Il vangelo di questa domenica ci presenta uno dei momenti culminanti della sera dell’arresto di Gesù.
Quando ormai è diventato evidente l’esito che avrà quella nottata – Giuda, infatti, è uscito dal cenacolo e di lì a poco accompagnerà «un gruppo di soldati e alcune guardie fornite dai capi dei sacerdoti e dai farisei», Gv 18,3 – Gesù pronuncia un lungo discorso rivolto ai/alle presenti.
In particolare, di questo discorso, nel brano odierno è contenuto il «comandamento nuovo» che egli dà ai suoi e alle sue: «Che vi amiate gli uni gli altri. Come io ho amato voi, così amatevi anche voi gli uni gli altri.
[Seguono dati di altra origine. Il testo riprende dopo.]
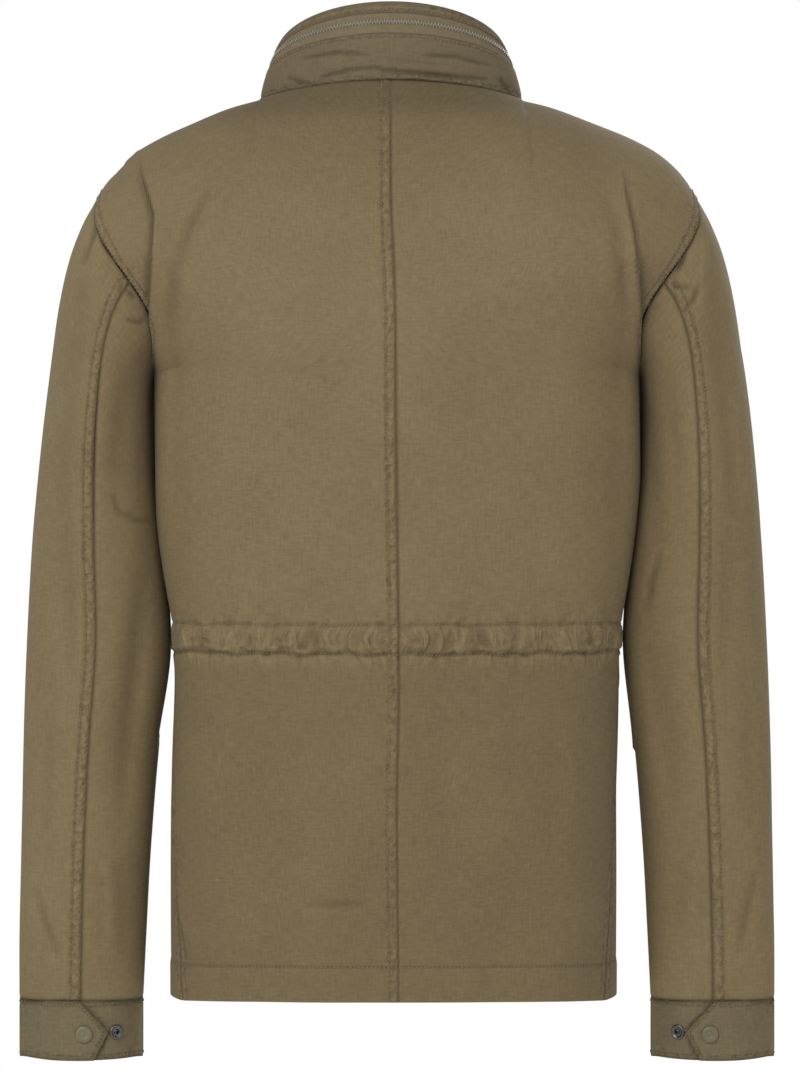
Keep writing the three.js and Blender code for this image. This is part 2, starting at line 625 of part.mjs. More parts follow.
// The two tapes of the front zip, behind the front edges from the hem to the collar top.
function addFrontTapes() {
  const rows = panelRows(FRONT);
  const { inner, outer, columns } = FRONT_TAPE;
  const across = evenSteps(inner, outer, columns);
  const levels = [0.3, 0.6, 0.85, 0.97];
  const inside = (p) => new THREE.Vector3(0, 0, p.z);
  for (const [sideName, side] of SIDES) {
    const body = rows.map((row) => across.map((x) => place(row(shareAt(row, x)), side)));
    const neck = levels.map((level) => across.map((x) => (
      placeCollar(collar(180 - radToDeg(Math.asin(x / NECK.half)), level), side))));
    const behind = (r) => (r < body.length - 1
      ? channelPuff(body[r][0].z) - SEAM_GAP - CLOTH
      : -FRONT_TAPE.collarGap - DOUBLE_CLOTH);
    addSheet(`front_zip_tape_${sideName}`, 'tape', [...body, ...neck], inside, TAPE, { relief: behind });
  }
}

// Joins closed geometries into one.
function union(geometries) {
  const solids = geometries.map((source) => {
    const bare = source.clone();
    bare.deleteAttribute('normal');
    bare.deleteAttribute('uv');
    const merged = mergeVertices(bare, 1e-4);
    return new wasm.Manifold(new wasm.Mesh({
      numProp: 3,
      vertProperties: new Float32Array(merged.attributes.position.array),
      triVerts: new Uint32Array(merged.index.array),
    }));
  });
  return geometryOf(solids.reduce((sum, solid) => sum.add(solid)));
}

function geometryOf(solid) {
  const { vertProperties, triVerts } = solid.getMesh();
  const geometry = new THREE.BufferGeometry();
  geometry.setAttribute('position', new THREE.BufferAttribute(vertProperties, 3));
  geometry.setIndex(new THREE.BufferAttribute(triVerts, 1));
  geometry.computeVertexNormals();
  return geometry;
}

function box(width, depth, height, x, y, z) {
  return new THREE.BoxGeometry(width, depth, height).translate(x, y, z);
}

// A zip slider in its own frame: the seat is the plane y = 0, the lug stands towards -Y and
// the hole for the pull's pin runs along X at the height z = 0.
function sliderGeometry(width, height) {
  const { thick, lug, lugReach, hole } = SLIDER;
  const body = box(width, thick, height, 0, -thick / 2, 0);
  const profile = new THREE.Shape();
  const reach = thick + lugReach;
  profile.moveTo(thick - 0.5, -3);
  profile.lineTo(reach - 1, -2.4);
  profile.lineTo(reach, 0);
  profile.lineTo(reach - 1, 2.4);
  profile.lineTo(thick - 0.5, 3);
  const eye = new THREE.Path();
  eye.absarc(thick + lugReach / 2, 0, hole, 0, 2 * Math.PI);
  profile.holes.push(eye);
  const ear = new THREE.ExtrudeGeometry(profile, { depth: lug, bevelEnabled: false, curveSegments: 5 });
  ear.rotateZ(-Math.PI / 2).rotateY(-Math.PI / 2);
  ear.computeBoundingBox();
  const size = ear.boundingBox.getCenter(new THREE.Vector3());
  ear.translate(-size.x, -size.y - thick - lugReach / 2 + 0.25, -size.z);
  return union([body, ear]);
}

// The pull hangs from its pin: a plate below and two arms beside the slider's lug.
function pullGeometry() {
  const { width, length, thick, arm, pin, side } = PULL;
  const armX = SLIDER.lug / 2 + side + arm / 2;
  const armLength = 5.4;
  const outline = new THREE.Shape();
  outline.moveTo(-width / 2, -armLength);
  outline.lineTo(-width / 2, -length + PULL.round);
  outline.quadraticCurveTo(-width / 2, -length, 0, -length);
  outline.quadraticCurveTo(width / 2, -length, width / 2, -length + PULL.round);
  outline.lineTo(width / 2, -armLength);
  const plate = new THREE.ExtrudeGeometry(outline, { depth: thick, bevelEnabled: false, curveSegments: 4 });
  plate.translate(0, 0, -thick / 2).rotateX(Math.PI / 2);
  const rod = new THREE.CylinderGeometry(pin, pin, 2 * armX + arm, 10).rotateZ(Math.PI / 2);
  const arms = [-armX, armX].map((x) => box(arm, thick, armLength + 1.4, x, 0, 0.5 - armLength / 2));
  return union([plate, rod, ...arms]);
}

// One slider, lying on the collar's wall at a place given by angle and level and sunk into it
// by a depth, with its pull, which hangs straight down from the slider's lug.
function addSlider(name, angle, level, depth, width, height) {
  const seat = placeCollar(collar(angle, level), 1);
  const along = collar(angle - 1, level).sub(collar(angle + 1, level)).setZ(0).normalize();
  const up = placeCollar(collar(angle, level + 0.05), 1).sub(seat).normalize();
  const outward = along.clone().cross(up).normalize();
  const slider = addMesh(`${name}_slider`, sliderGeometry(width, height), 'metal');
  const inward = outward.clone().negate();
  const basis = new THREE.Matrix4().makeBasis(along, inward, along.clone().cross(inward));
  slider.quaternion.setFromRotationMatrix(basis);
  slider.position.copy(seat).addScaledVector(outward, SEAM_GAP - depth);
  const pull = addMesh(`${name}_pull`, pullGeometry(), 'metal');
  pull.position.copy(slider.position).addScaledVector(outward, SLIDER.thick + SLIDER.lugReach / 2);
  pull.rotation.z = Math.atan2(along.y, along.x);
}

function addSliders() {
  const { width, length } = SLIDER;
  const behind = DOUBLE_CLOTH + FRONT_TAPE.collarGap;
  addSlider('front_zip', 180, FRONT_SLIDER_LEVEL, behind, width, length);
  addSlider('collar_zip', COLLAR_SLIDER_ANGLE, COLLAR_SLIDER_LEVEL, TAPE_RECESS, length, width);
}

addBody();
addSleeves();
addCuffs();
addCollar();
addFrontTapes();
addWalls();
addSliders();

export default jacket;
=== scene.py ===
"""The look of a hip-length cotton jacket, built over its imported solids.

The wearer faces -Y, +Z is up and the wearer's left is +X. Tables and functions that shape
cloth work in millimetres, and the meshes are in metres.
"""

import math

import bmesh
import bpy
import numpy as np
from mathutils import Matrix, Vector


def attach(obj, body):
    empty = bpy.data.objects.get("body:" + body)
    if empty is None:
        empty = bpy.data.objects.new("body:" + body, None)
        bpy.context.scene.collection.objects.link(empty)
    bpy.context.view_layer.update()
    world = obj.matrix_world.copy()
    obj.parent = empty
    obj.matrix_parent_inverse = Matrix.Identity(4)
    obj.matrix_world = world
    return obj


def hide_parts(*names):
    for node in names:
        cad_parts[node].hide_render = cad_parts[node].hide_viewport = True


bl_info = {
    "name": "Hip-length cotton jacket",
    "version": (1, 0, 0),
    "blender": (4, 5, 0),
    "location": "3D View > Sidebar > Jacket",
    "description": "Cloth, stitching, zips and snaps of a hip-length cotton jacket",
    "category": "Add Mesh",
}

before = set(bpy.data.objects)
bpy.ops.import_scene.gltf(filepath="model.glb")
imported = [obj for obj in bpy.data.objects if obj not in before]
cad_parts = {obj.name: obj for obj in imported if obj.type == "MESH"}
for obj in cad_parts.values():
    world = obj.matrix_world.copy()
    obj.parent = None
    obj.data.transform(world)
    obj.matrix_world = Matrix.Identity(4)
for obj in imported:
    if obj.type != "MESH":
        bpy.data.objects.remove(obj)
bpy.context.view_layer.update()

MM = 0.001
SIDES = (("left", 1), ("right", -1))

# Cloth walls and seams
CLOTH = 1.5
DOUBLE_CLOTH = 2.2
TAPE = 1.0
TAPE_RECESS = 0.6
SEAM_GAP = 0.3
SEAM_INSET = 0.006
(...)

Da questo tutti sapranno che siete miei discepoli: se avete amore gli uni per gli altri».
Questo comandamento è “nuovo” non perché si aggiunge ai precedenti (“vecchi”), ma perché è quello definitivo, che riorienta gli altri e ne diventa criterio di interpretazione.
Consiste nell’amarsi reciprocamente: «Gli uni gli altri».
Sembrerebbe quasi una banalità, se non si provasse ad andare oltre la superficie, cosa che invece noi proveremo a fare in un duplice senso.
Innanzitutto, siamo di fronte a un testo (il vangelo) scritto da persone che sono convinte che Gesù sia il Figlio di Dio e che – proprio di questo – vogliono persuadere i loro lettori e le loro lettrici.
Quindi, riportare un invito di Gesù nella forma di un «comandamento nuovo» non può essere inteso come il buon consiglio di un saggio prima di morire, ma come una parola che Dio rivolge all’umanità.
Il contesto è, dunque, “religioso”, rivelativo, teologico più che esortativo, etico, parenetico.
In questo senso, il prosieguo della frase di Gesù è assolutamente inaudito: «Come io ho amato voi, così amatevi anche voi gli uni gli altri».
Sentendo l’incipit della proposizione – «Come io ho amato voi…» – verrebbe piuttosto naturale proseguire con “così voi amate me”. Il parallelismo sarebbe perfetto e anche in linea con ciò che ci si è sempre aspettati da Dio: ci ama e ci chiede di ri-amarlo, onorarlo, riverirlo, ecc…
Molto della religiosità di tutti i tempi si fonda su questo scambio: cercare di essere graditi a Dio, perché lui sia benevolo con noi.
Qui, invece, il parallelismo salta: Gesù non chiede di essere ri-amato, ma chiede come correlativo al suo amore, che noi ci amiamo tra di noi.
Crolla pertanto l’idea di un dio “vanitoso” che esiste per farsi venerare, per lasciare spazio al volto di un Dio la cui unica preoccupazione è che noi ci amiamo, stiamo bene, ci trattiamo bene, ci prendiamo cura gli uni degli altri, siamo felici.
Questo primo affondo oltre la superficialità ci porta al secondo, che gli è strettamente legato.
Il fatto che la vita cristiana sia amarsi gli uni gli altri, tanto che «da questo tutti sapranno che siete miei discepoli: se avete amore gli uni per gli altri», non è questione così semplice come sembra.
Spesso “l’amarsi”, il “volersi bene” viene invocato come la cosa più facile del mondo: “Su dai, vogliamoci bene…”; “Dai, chiudiamo la questione e vogliamoci bene…”.
In realtà amarsi (per di più come Lui ci ha amato) è la cosa più complessa del mondo.
Amarsi non è naturale, non viene spontaneo.
E anche con le poche persone con cui lo è (figli/e; innamorati/e; amici/amiche) non si tratta mai di un percorso lineare; nella lunga storia delle nostre vite non possiamo negare che volersi bene è difficile, che ad amare si impara e si re-impara continuamente, che serve, dunque, accettare di non essere capaci, arrivati/e e bisognosi/e di dilatare i confini della nostra interiorità amante.
Il «comandamento nuovo», allora, credo sia un’istanza su cui non possiamo passare via troppo velocemente. Ritengo che debba essere il criterio orientativo della vita dei cristiani e delle cristiane, che continuamente ci chiede di fare un passo ulteriore “nel percorso di apprendimento dell’amare gli altri, le altre come Gesù”.